WHAT YOU SHOULD DO.
Please write out the complete listing that follows, exactly as it reads.
★ ★ ★ ★ ★ ★ ★
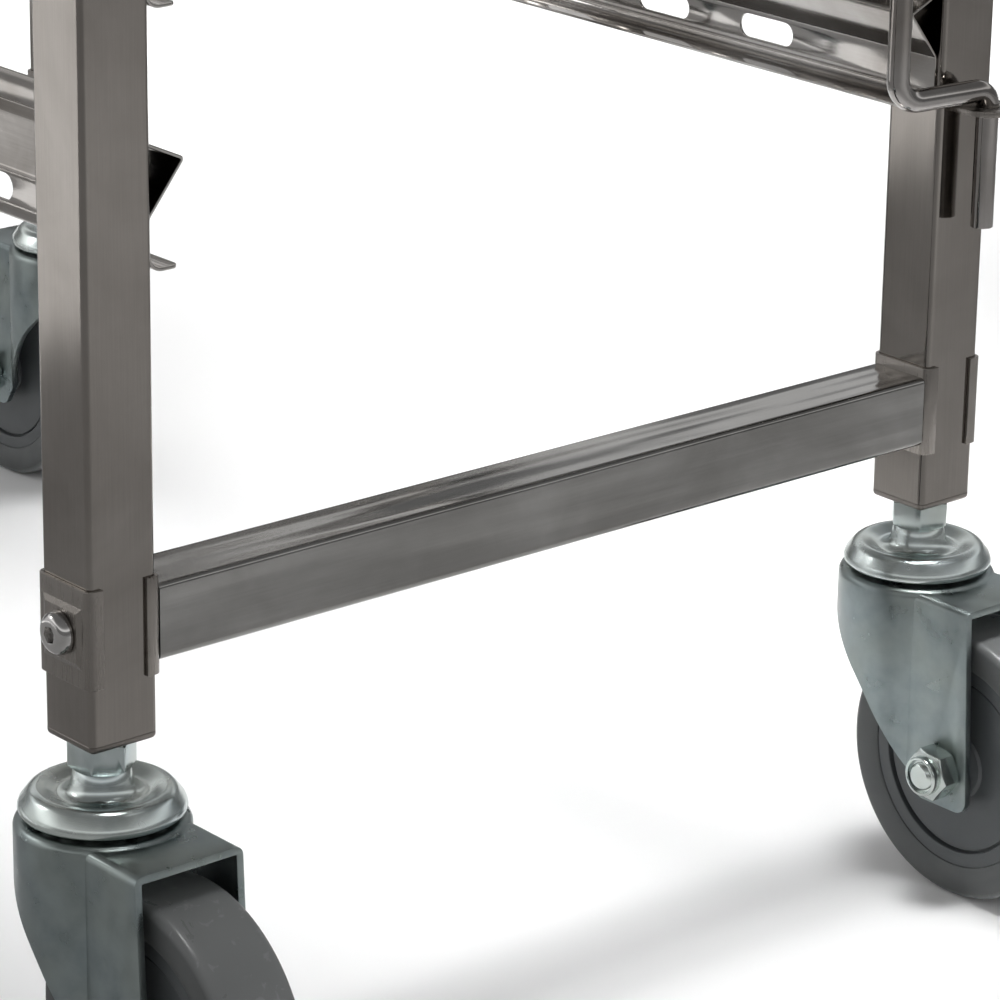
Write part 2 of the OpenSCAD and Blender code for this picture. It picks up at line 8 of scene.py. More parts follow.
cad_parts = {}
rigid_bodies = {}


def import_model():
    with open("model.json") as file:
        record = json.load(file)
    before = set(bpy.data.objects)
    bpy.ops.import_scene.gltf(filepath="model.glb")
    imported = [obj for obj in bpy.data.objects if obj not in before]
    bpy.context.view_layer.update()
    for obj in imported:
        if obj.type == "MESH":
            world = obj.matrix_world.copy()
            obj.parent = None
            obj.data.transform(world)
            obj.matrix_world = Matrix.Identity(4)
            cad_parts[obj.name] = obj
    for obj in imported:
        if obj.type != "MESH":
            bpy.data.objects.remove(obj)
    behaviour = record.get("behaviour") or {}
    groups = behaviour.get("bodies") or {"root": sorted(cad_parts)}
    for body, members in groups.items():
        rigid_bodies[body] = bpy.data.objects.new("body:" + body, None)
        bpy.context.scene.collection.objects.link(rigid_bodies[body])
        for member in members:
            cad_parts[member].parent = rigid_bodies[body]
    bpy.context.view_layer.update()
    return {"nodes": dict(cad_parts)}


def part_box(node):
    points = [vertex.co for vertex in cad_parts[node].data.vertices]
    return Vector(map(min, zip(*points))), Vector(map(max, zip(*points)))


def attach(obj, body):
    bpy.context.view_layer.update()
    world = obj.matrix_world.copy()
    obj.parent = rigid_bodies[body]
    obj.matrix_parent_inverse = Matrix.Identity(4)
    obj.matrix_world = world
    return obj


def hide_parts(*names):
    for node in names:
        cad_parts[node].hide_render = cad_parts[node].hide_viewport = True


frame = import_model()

MM = 0.001


# Camera
# The photograph looks down at the lower front of the rack from the front left, through a long lens.
# Its place, turn, tilt and lens were measured from the uprights, the crossbar and the castors.
camera_place = Vector((-909.2, -1292.5, 659.3)) * MM
camera_turn = math.radians(40.832)
camera_tilt = math.radians(19.365)
camera_roll = math.radians(0.878)

camera = bpy.data.objects.new("camera", bpy.data.cameras.new("camera"))
bpy.context.scene.collection.objects.link(camera)
camera.data.sensor_width = 36
camera.data.lens = 158.5
camera.data.clip_start = 0.05
camera.location = camera_place
camera.rotation_euler = (
    Matrix.Rotation(-camera_turn, 3, "Z")
    @ Matrix.Rotation(math.pi / 2 - camera_tilt, 3, "X")
    @ Matrix.Rotation(camera_roll, 3, "Z")
).to_euler()
bpy.context.scene.camera = camera


# Uprights
# Four lengths of 25 mm square stainless tube with small rounded corners, brushed along their length.
# The grain is fine, and handling leaves broad duller patches.
corners = ["front_left", "front_right", "rear_left", "rear_right"]
side_of = {"front_left": -1, "front_right": 1, "rear_left": -1, "rear_right": 1}
end_of = {"front_left": -1, "front_right": -1, "rear_left": 1, "rear_right": 1}
upright_box = {corner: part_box("upright_" + corner) for corner in corners}
axis_of = {corner: (low + high) / 2 for corner, (low, high) in upright_box.items()}
tube_side = upright_box["front_left"][1].x - upright_box["front_left"][0].x
tube_corner = 2 * MM
upright_top = upright_box["front_left"][1].z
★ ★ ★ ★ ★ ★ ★
RESPONSE TO THIS TASK.
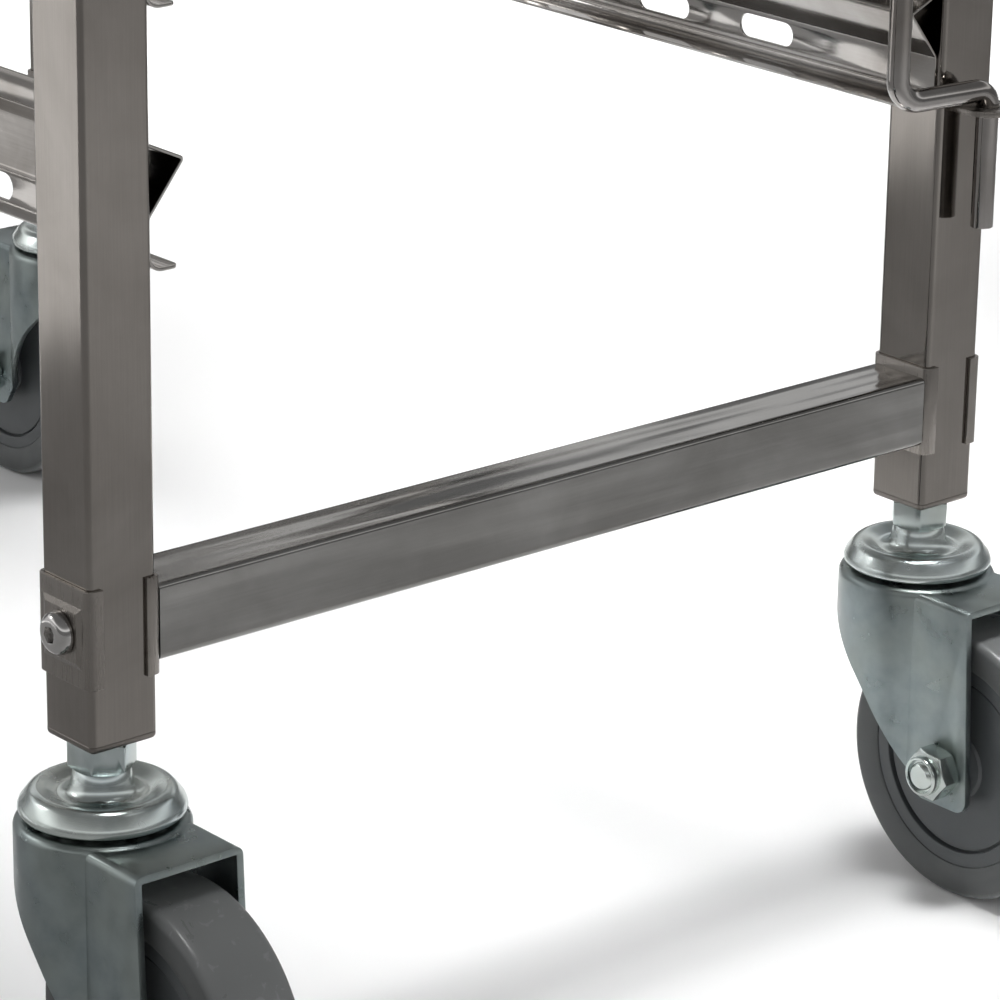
Write part 2 of the OpenSCAD and Blender code for this picture. It picks up at line 8 of scene.py. More parts follow.
cad_parts = {}
rigid_bodies = {}


def import_model():
    with open("model.json") as file:
        record = json.load(file)
    before = set(bpy.data.objects)
    bpy.ops.import_scene.gltf(filepath="model.glb")
    imported = [obj for obj in bpy.data.objects if obj not in before]
    bpy.context.view_layer.update()
    for obj in imported:
        if obj.type == "MESH":
            world = obj.matrix_world.copy()
            obj.parent = None
            obj.data.transform(world)
            obj.matrix_world = Matrix.Identity(4)
            cad_parts[obj.name] = obj
    for obj in imported:
        if obj.type != "MESH":
            bpy.data.objects.remove(obj)
    behaviour = record.get("behaviour") or {}
    groups = behaviour.get("bodies") or {"root": sorted(cad_parts)}
    for body, members in groups.items():
        rigid_bodies[body] = bpy.data.objects.new("body:" + body, None)
        bpy.context.scene.collection.objects.link(rigid_bodies[body])
        for member in members:
            cad_parts[member].parent = rigid_bodies[body]
    bpy.context.view_layer.update()
    return {"nodes": dict(cad_parts)}


def part_box(node):
    points = [vertex.co for vertex in cad_parts[node].data.vertices]
    return Vector(map(min, zip(*points))), Vector(map(max, zip(*points)))


def attach(obj, body):
    bpy.context.view_layer.update()
    world = obj.matrix_world.copy()
    obj.parent = rigid_bodies[body]
    obj.matrix_parent_inverse = Matrix.Identity(4)
    obj.matrix_world = world
    return obj


def hide_parts(*names):
    for node in names:
        cad_parts[node].hide_render = cad_parts[node].hide_viewport = True


frame = import_model()

MM = 0.001


# Camera
# The photograph looks down at the lower front of the rack from the front left, through a long lens.
# Its place, turn, tilt and lens were measured from the uprights, the crossbar and the castors.
camera_place = Vector((-909.2, -1292.5, 659.3)) * MM
camera_turn = math.radians(40.832)
camera_tilt = math.radians(19.365)
camera_roll = math.radians(0.878)

camera = bpy.data.objects.new("camera", bpy.data.cameras.new("camera"))
bpy.context.scene.collection.objects.link(camera)
camera.data.sensor_width = 36
camera.data.lens = 158.5
camera.data.clip_start = 0.05
camera.location = camera_place
camera.rotation_euler = (
    Matrix.Rotation(-camera_turn, 3, "Z")
    @ Matrix.Rotation(math.pi / 2 - camera_tilt, 3, "X")
    @ Matrix.Rotation(camera_roll, 3, "Z")
).to_euler()
bpy.context.scene.camera = camera


# Uprights
# Four lengths of 25 mm square stainless tube with small rounded corners, brushed along their length.
# The grain is fine, and handling leaves broad duller patches.
corners = ["front_left", "front_right", "rear_left", "rear_right"]
side_of = {"front_left": -1, "front_right": 1, "rear_left": -1, "rear_right": 1}
end_of = {"front_left": -1, "front_right": -1, "rear_left": 1, "rear_right": 1}
upright_box = {corner: part_box("upright_" + corner) for corner in corners}
axis_of = {corner: (low + high) / 2 for corner, (low, high) in upright_box.items()}
tube_side = upright_box["front_left"][1].x - upright_box["front_left"][0].x
tube_corner = 2 * MM
upright_top = upright_box["front_left"][1].z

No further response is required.